P282.NPSに取り組む際には、最前線のチームを小さな単位に再編して責任をより明確化するか、すべての顧客体験を効果的に取り扱える機能横断型チームを作る必要がある。
P286. 熱狂的な顧客サポートという文化を構築し、維持するためには、適切なタイプの人材を採用することが重要である。byラックスペース
P302.クロスセルを行うときに、以前の回答結果を踏まえて行うとより効果的である
P316.NPSを活用できているかのチェック項目
- 少なくとも1年に1度NPS調査を受ける顧客比率は何%で、どのくらいの回答が戻ってくるか。これらの顧客は売上高の何%を占めているか
- 「クローズドループ」を用いて、フォローアップのために48時間以内に連絡をとっている批判者は何%にのぼるか。連絡をとった人々のうち、講じられた対応に満足した人はどのくらいいるか?

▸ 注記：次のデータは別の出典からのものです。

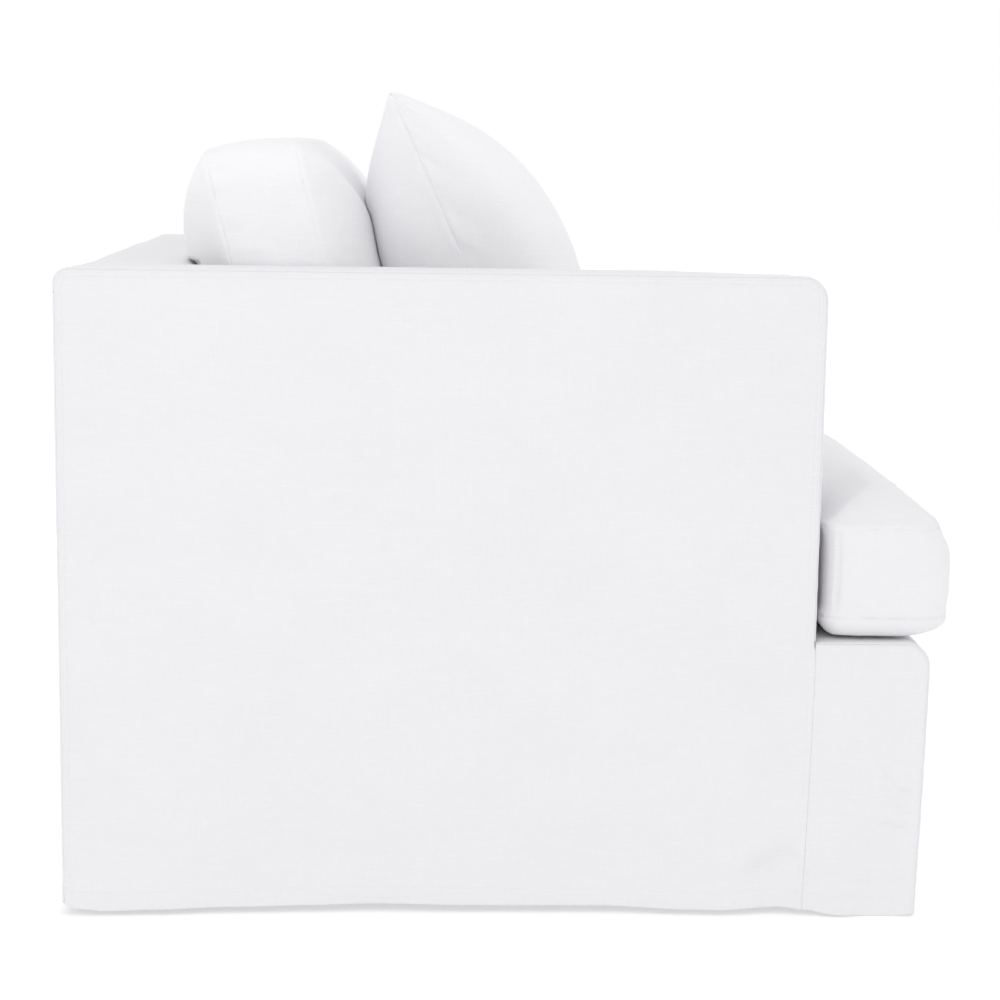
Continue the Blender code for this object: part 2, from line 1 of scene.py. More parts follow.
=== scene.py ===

- 所属部門の現在のNPSとその目標を知っている従業員はどれぐらいいるか。また、その目標を達成するために必要な最も重要な改善点を一つ挙げることのできる従業員はどのくらいいるか。
- ターゲット顧客セグメントの中で、推奨者と批判者の障害価値の違いはどのくらいか
- 推奨者を増やすために最も重要な取り組みは何か。推奨者1人を生み出すためにかかるコストはどのくらいか
P322.調査疲れとの戦い
- 顧客との事前合意
- 調査後にコミュニケーションをとる
- 投票のような仕組みを用いた調査
P339. 期待値を大きく超えた瞬間を、真実の瞬間と定義している。
P342.第三者機関に対して調査を依頼して、競合比較を行う。(これはパイの取り合いになってからでよいか。)
P353.インテュイットの事例
- 推奨者、中立者、批判者の経済的価値を信頼性が高い形で試算する。財務リーダーをプロセスに参加させる
-マネジメント変革への長旅としてNPSに取り組む
- 取り組みに参加している企業のほとんどは、突き詰めていくと、社内の人々にかかっていると答える。「サービス」志向な人材を新たに採用する方法や、初日から彼らの心を惹きつけ、うまく溶け込ませるための方法を探さなくてはならない。
- 物語と事例の共有を通して、企業価値は強化されていく。学習するそしきとなり、強い意識とスキルを開発する、有意義な方法を開発していかなくてはならない。